(Extracted records)
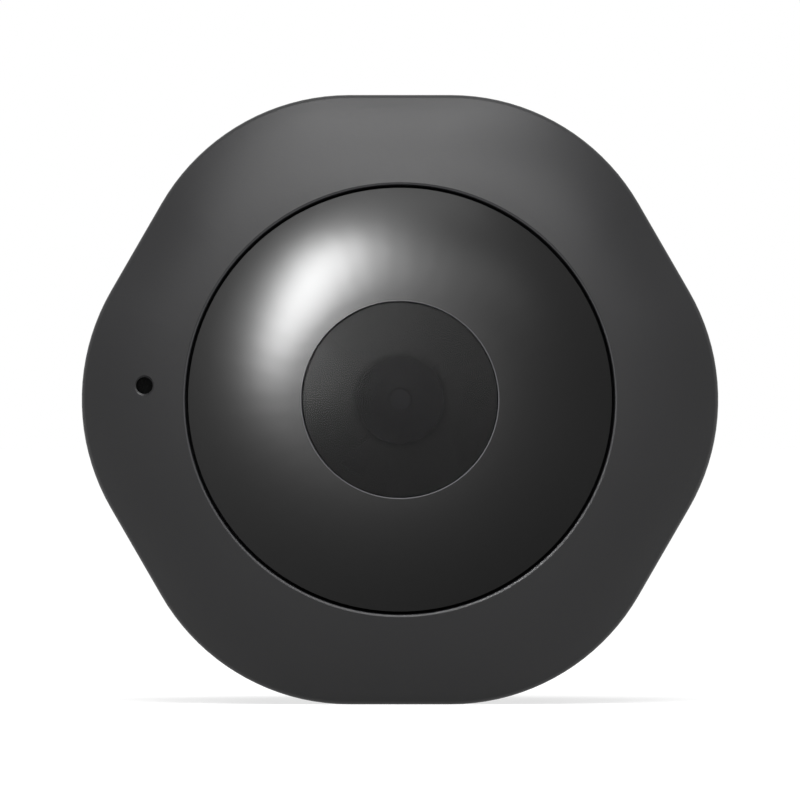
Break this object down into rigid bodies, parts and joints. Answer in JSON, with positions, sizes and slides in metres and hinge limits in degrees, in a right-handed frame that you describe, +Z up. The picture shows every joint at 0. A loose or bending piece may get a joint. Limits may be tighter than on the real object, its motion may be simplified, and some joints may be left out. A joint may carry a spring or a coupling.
{
  "type": "mini security camera",
  "caption": "Pocket security camera: rounded hexagonal housing, convex dark dome round a smoked lens window, microphone hole, side ports and a magnet in its flat back.",
  "frame": {"origin": "centre of the overall box, at the lower flat that the camera stands on", "axes": "+Z up, -Y the way the lens looks, +Y out of the magnetic back, +X to the right as the lens side is seen"},
  "size_m": [0.045, 0.028, 0.043],
  "materials": {
    "shell_abs": "moulded ABS, fine spark texture",
    "dome_polycarbonate": "polished moulded polycarbonate",
    "window_acrylic": "smoked clear acrylic",
    "mask_ink": "screen-printed ink film",
    "adhesive": "double-sided foam adhesive",
    "screw_steel": "black zinc plated steel",
    "barrel_aluminium": "black anodised",
    "lens_glass": "polished and coated",
    "filter_glass": "coated filter glass",
    "holder_plastic": "moulded glass-filled plastic",
    "sensor_package": "sensor package under cover glass",
    "baffle_rubber": "moulded silicone",
    "board_laminate": "solder mask on glass laminate",
    "lamp_epoxy": "lamp package with clear lens",
    "header_plastic": "moulded nylon with plated pins",
    "chip_epoxy": "moulded epoxy",
    "shield_can": "tinned steel shield",
    "antenna_ceramic": "glazed ceramic chip",
    "inductor_ferrite": "pressed ferrite",
    "capacitor_ceramic": "ceramic with tinned ends",
    "socket_steel": "nickel plated sheet",
    "socket_plastic": "moulded high-temperature plastic",
    "contact_gold": "gold plated contacts",
    "card_plastic": "moulded card body",
    "button_abs": "moulded ABS",
    "switch_stem": "moulded nylon",
    "light_pipe_acrylic": "clear moulded acrylic",
    "boot_rubber": "moulded silicone",
    "capsule_aluminium": "drawn can",
    "lead_pvc": "stranded lead in soft insulation",
    "battery_foil": "laminated pouch foil",
    "spacer_plastic": "die-cut plastic plate",
    "tape": "tissue adhesive tape",
    "magnet_nickel": "nickel plated magnet",
    "cover_abs": "moulded ABS, smooth"
  },
  "bodies": {
    "housing": {"front_shell": "shell_abs", "rear_shell": "shell_abs", "housing_screws": "screw_steel", "front_window": "window_acrylic", "window_mask": "mask_ink", "lens_dome": "dome_polycarbonate", "dome_adhesive": "adhesive", "lens_barrel": "barrel_aluminium", "lens_front_element": "lens_glass", "lens_rear_element": "lens_glass", "lens_holder": "holder_plastic", "ir_cut_filter": "filter_glass", "image_sensor": "sensor_package", "light_baffle": "baffle_rubber", "lamp_board": "board_laminate", "lamp_board_screws": "screw_steel", "infrared_lamps": "lamp_epoxy", "light_sensor": "lamp_epoxy", "board_link": "header_plastic", "main_board": "board_laminate", "processor": "chip_epoxy", "wifi_module": "shield_can", "wifi_antenna": "antenna_ceramic", "flash_memory": "chip_epoxy", "power_inductor": "inductor_ferrite", "board_passives": "capacitor_ceramic", "usb_socket": "socket_steel", "usb_tongue": "socket_plastic", "usb_contacts": "contact_gold", "card_socket_base": "socket_plastic", "card_socket_cover": "socket_steel", "power_switch": "socket_steel", "reset_switch": "socket_steel", "status_led": "lamp_epoxy", "light_pipe": "light_pipe_acrylic", "mic_boot": "boot_rubber", "microphone": "capsule_aluminium", "mic_leads": "lead_pvc", "battery_cell": "battery_foil", "battery_guard_board": "board_laminate", "battery_spacer": "spacer_plastic", "battery_tape": "tape", "battery_connector": "header_plastic", "battery_leads": "lead_pvc", "magnet": "magnet_nickel", "magnet_cover": "cover_abs"},
    "power_button_body": {"power_button": "button_abs", "power_switch_stem": "switch_stem"},
    "reset_stem_body": {"reset_switch_stem": "switch_stem"},
    "memory_card_body": {"memory_card": "card_plastic"}
  },
  "joints": [
    {"name": "power_button_press", "type": "slide", "parent": "housing", "child": "power_button_body", "axis": [0, 0, -1], "range_m": [0, 0.00025], "stiffness_N_per_m": 300, "springref_m": -0.001},
    {"name": "reset_press", "type": "slide", "parent": "housing", "child": "reset_stem_body", "axis": [-1, 0, 0], "range_m": [0, 0.0002], "stiffness_N_per_m": 300, "springref_m": -0.001},
    {"name": "memory_card_slide", "type": "slide", "parent": "housing", "child": "memory_card_body", "axis": [-1, 0, 0], "range_m": [0, 0.016]}
  ]
}
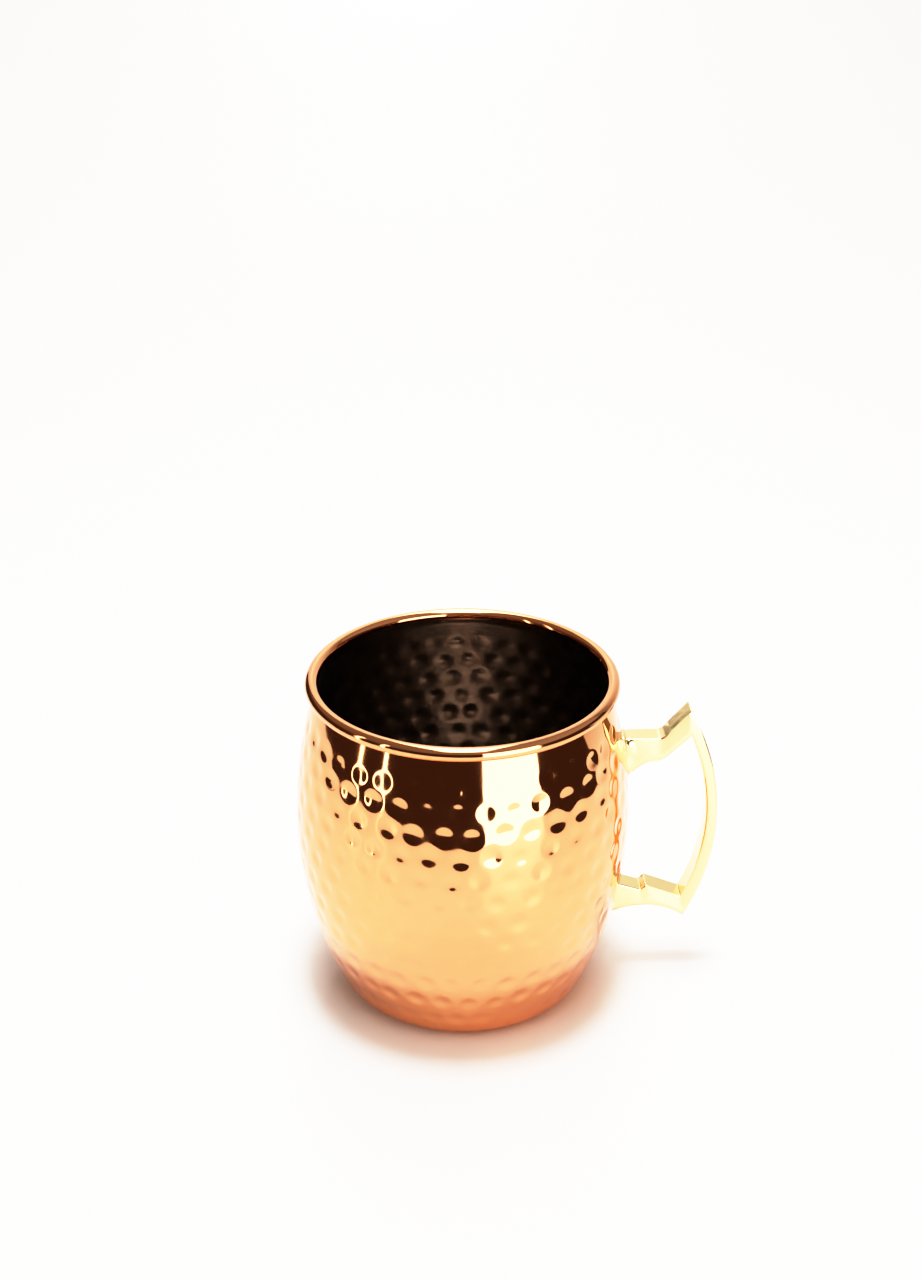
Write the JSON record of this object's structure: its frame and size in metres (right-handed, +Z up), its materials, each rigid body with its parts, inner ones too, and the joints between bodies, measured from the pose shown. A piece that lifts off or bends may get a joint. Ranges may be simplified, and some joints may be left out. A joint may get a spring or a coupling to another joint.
{
  "type": "mug",
  "caption": "Barrel-shaped drinking mug with a hammered copper wall, a rolled rim, a steel lining and a flat cast brass handle with a thumb rest",
  "frame": {"origin": "on the mug's own axis, on the surface that its foot ring stands on", "axes": "+Z up along the mug's axis, +X out through the middle of the handle"},
  "size_m": [0.1242, 0.0976, 0.1],
  "materials": {
    "copper": "polished, hammered",
    "steel": "satin, hammered",
    "brass": "polished",
    "braze": "smooth"
  },
  "bodies": {
    "root": {"copper_shell": "copper", "steel_liner": "steel", "handle": "brass", "upper_braze": "braze", "lower_braze": "braze"}
  },
  "joints": []
}
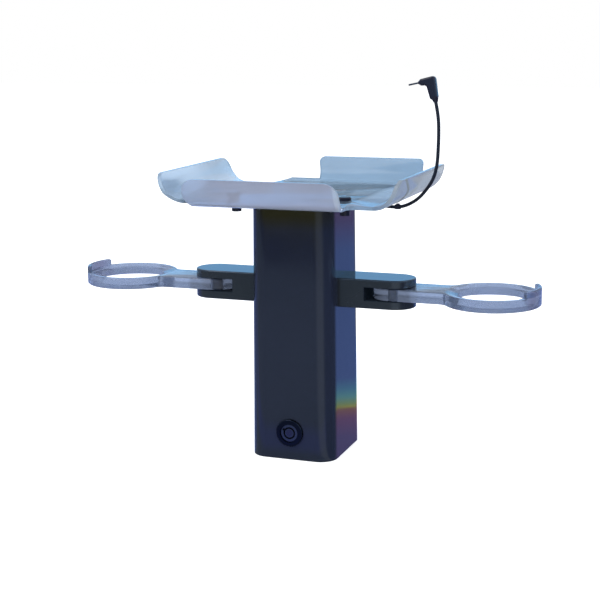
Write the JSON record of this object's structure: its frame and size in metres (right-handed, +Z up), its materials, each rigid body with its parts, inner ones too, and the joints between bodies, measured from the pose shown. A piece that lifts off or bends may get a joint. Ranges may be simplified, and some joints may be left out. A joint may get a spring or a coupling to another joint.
{
  "type": "vr headset charging stand",
  "caption": "Counter stand for a headset: lockable column, clear bent tray, swinging ring holders at the sides and a charging lead.",
  "frame": {"origin": "centre of the column's footprint, on the counter", "axes": "+Z up, +X to the right of a person facing the lock, -Y is the front with the lock"},
  "size_m": [0.3794, 0.1956, 0.3004],
  "materials": {
    "column_black": "high gloss",
    "fork_black": "high gloss",
    "tray_clear": "clear sheet with a faint frost",
    "arm_clear": "tinted, smooth",
    "bumper_rubber": "matte",
    "nut_black": "satin",
    "cord_black": "satin",
    "plug_black": "satin",
    "barrel_nickel": "plated",
    "lock_chrome": "dark plated",
    "lock_core_metal": "dark plated",
    "plate_steel": "plain",
    "screw_steel": "plated",
    "washer_plastic": "natural",
    "board_green": "lacquered",
    "socket_white": "plain",
    "component_black": "plain"
  },
  "bodies": {
    "stand": {"column_shell": "column_black", "base_plate": "plate_steel", "tray": "tray_clear", "tray_screws": "screw_steel", "left_bumper": "bumper_rubber", "right_bumper": "bumper_rubber", "bumper_nuts": "nut_black", "right_fork": "fork_black", "left_fork": "fork_black", "right_fork_screws": "screw_steel", "left_fork_screws": "screw_steel", "right_pivot_screw": "screw_steel", "left_pivot_screw": "screw_steel", "right_thrust_washers": "washer_plastic", "left_thrust_washers": "washer_plastic", "lock_barrel": "lock_chrome", "lock_nut": "screw_steel", "board_bracket": "plate_steel", "bracket_screws": "screw_steel", "board_standoffs": "screw_steel", "power_board": "board_green", "board_screws": "screw_steel", "output_socket": "socket_white", "inlet_socket": "component_black", "board_components": "component_black", "inner_lead": "cord_black", "cord_gland": "cord_black", "cord_clip": "nut_black", "charge_cord": "cord_black", "plug_body": "plug_black", "plug_barrel": "barrel_nickel"},
    "right_holder": {"right_arm": "arm_clear"},
    "left_holder": {"left_arm": "arm_clear"},
    "lock_core": {"lock_plug": "lock_core_metal", "lock_cam": "plate_steel", "cam_screw": "screw_steel"}
  },
  "joints": [
    {"name": "right_arm_swing", "type": "hinge", "parent": "stand", "child": "right_holder", "pos_m": [0.0755, -0.0032, 0.1337], "axis": [0, 0, 1], "range_deg": [-100, 100]},
    {"name": "left_arm_swing", "type": "hinge", "parent": "stand", "child": "left_holder", "pos_m": [-0.0755, -0.0032, 0.1337], "axis": [0, 0, 1], "range_deg": [-100, 100]},
    {"name": "lock_turn", "type": "hinge", "parent": "stand", "child": "lock_core", "pos_m": [0, -0.03, 0.022], "axis": [0, 1, 0], "range_deg": [0, 90]}
  ]
}
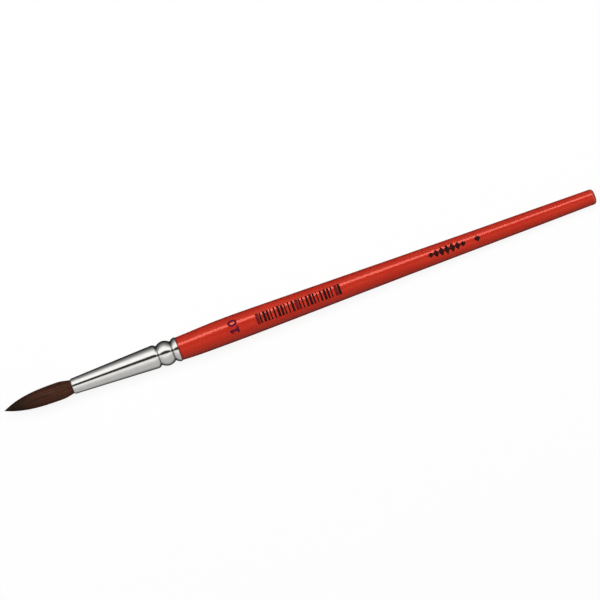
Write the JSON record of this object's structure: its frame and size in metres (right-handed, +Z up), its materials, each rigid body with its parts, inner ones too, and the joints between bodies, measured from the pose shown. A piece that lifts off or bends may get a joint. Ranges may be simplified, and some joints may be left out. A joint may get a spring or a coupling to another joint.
{
  "type": "paint brush",
  "caption": "Round artist's paint brush: pointed brown hair, a tapered nickel ferrule with a crimped bead, and a tapered red lacquered handle.",
  "frame": {"origin": "on the surface the brush lies on, under the middle of its bounding box", "axes": "+X runs along the brush from the hair's point towards the handle's end, +Z is up from the surface"},
  "size_m": [0.2, 0.0084, 0.0087],
  "materials": {
    "hair": "satin",
    "hair_roots": "matte",
    "thread": "matte",
    "cement": "gloss",
    "nickel": "gloss",
    "glue": "gloss",
    "lacquered_wood": "polished",
    "ink_black": "satin",
    "ink_violet": "satin"
  },
  "bodies": {
    "brush_body": {"handle": "lacquered_wood", "handle_glue": "glue", "ferrule": "nickel", "hair_setting_cement": "cement", "binding_thread": "thread", "hair_butts": "hair_roots"},
    "free_hair": {"hair_tuft": "hair"}
  },
  "joints": [
    {"name": "hair_flex", "type": "hinge", "parent": "brush_body", "child": "free_hair", "pos_m": [-0.0769, 0, 0.00503], "axis": [0, 0, 1], "range_deg": [-30, 30], "stiffness_Nm_per_rad": 0.0013}
  ]
}
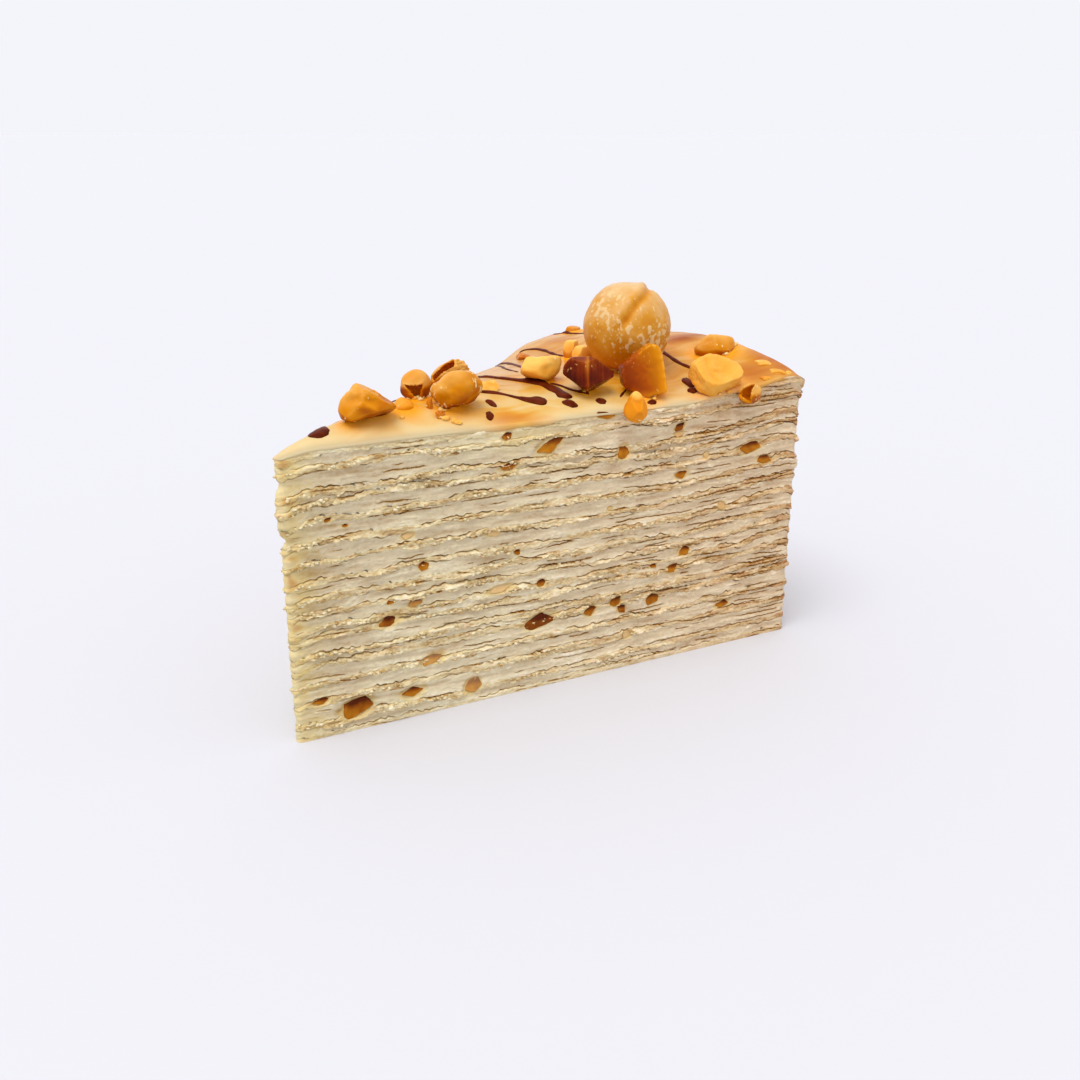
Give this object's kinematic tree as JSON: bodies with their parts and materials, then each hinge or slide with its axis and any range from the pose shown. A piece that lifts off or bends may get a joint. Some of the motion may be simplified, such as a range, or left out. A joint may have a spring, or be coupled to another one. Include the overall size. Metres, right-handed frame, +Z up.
{
  "type": "crepe cake",
  "caption": "Wedge slice of crepe cake: thin crepes stacked with cream between them, topped with caramel glaze, chocolate drizzle and caramelised nut pieces.",
  "frame": {"origin": "under the middle of the slice's bounding box, on the surface that it stands on", "axes": "+X along the front cut face from the tip of the wedge to the rim, +Y away from the front cut face into the slice, +Z up"},
  "size_m": [0.1176, 0.078, 0.0785],
  "materials": {
    "crepe": null,
    "cream": null,
    "top_crepe": "golden crepe under a thin caramel glaze",
    "caramel_glaze": "thin clear caramel glaze, glossy, amber where it pools",
    "chocolate": "set dark chocolate drizzle, satin",
    "amber_caramel": "nut piece in clear amber caramel, glossy and translucent",
    "dark_caramel": "dark burnt caramel, glossy",
    "pale_nut": "roasted pale nut with a thin caramel coat, satin",
    "whole_nut": "whole roasted nut in thin caramel with pale flecks of sugar"
  },
  "bodies": {
    "root": {"back_caramel": "amber_caramel", "brittle_slab": "amber_caramel", "caramel_chunk_tip": "amber_caramel", "cream_01": "cream", "cream_02": "cream", "cream_03": "cream", "cream_04": "cream", "cream_05": "cream", "cream_06": "cream", "cream_07": "cream", "cream_08": "cream", "cream_09": "cream", "cream_10": "cream", "cream_11": "cream", "cream_12": "cream", "cream_13": "cream", "cream_14": "cream", "cream_15": "cream", "cream_16": "cream", "cream_17": "cream", "crepe_01": "crepe", "crepe_02": "crepe", "crepe_03": "crepe", "crepe_04": "crepe", "crepe_05": "crepe", "crepe_06": "crepe", "crepe_07": "crepe", "crepe_08": "crepe", "crepe_09": "crepe", "crepe_10": "crepe", "crepe_11": "crepe", "crepe_12": "crepe", "crepe_13": "crepe", "crepe_14": "crepe", "crepe_15": "crepe", "crepe_16": "crepe", "crepe_17": "crepe", "crepe_18": "top_crepe", "curled_shell": "amber_caramel", "dark_caramel": "dark_caramel", "edge_curl": "amber_caramel", "edge_drop": "pale_nut", "nut_bit_tip": "amber_caramel", "nut_block": "pale_nut", "nut_half": "pale_nut", "nut_sliver_back": "pale_nut", "nut_sliver_front": "pale_nut", "rim_nut_block": "amber_caramel", "round_nut": "amber_caramel", "split_shell": "pale_nut", "whole_nut": "whole_nut"}
  },
  "joints": []
}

(The request) In the entries above, find lines with "overall" and copy each.

(Expected answer)
  "frame": {"origin": "centre of the overall box, at the lower flat that the camera stands on", "axes": "+Z up, -Y the way the lens looks, +Y out of the magnetic back, +X to the right as the lens side is seen"},
Give this object's kinematic tree as JSON: bodies with their parts and materials, then each hinge or slide with its axis and any range from the pose shown. A piece that lifts off or bends may get a joint. Some of the motion may be simplified, such as a range, or left out. A joint may have a spring, or be coupled to another one. Include the overall size. Metres, right-handed frame, +Z up.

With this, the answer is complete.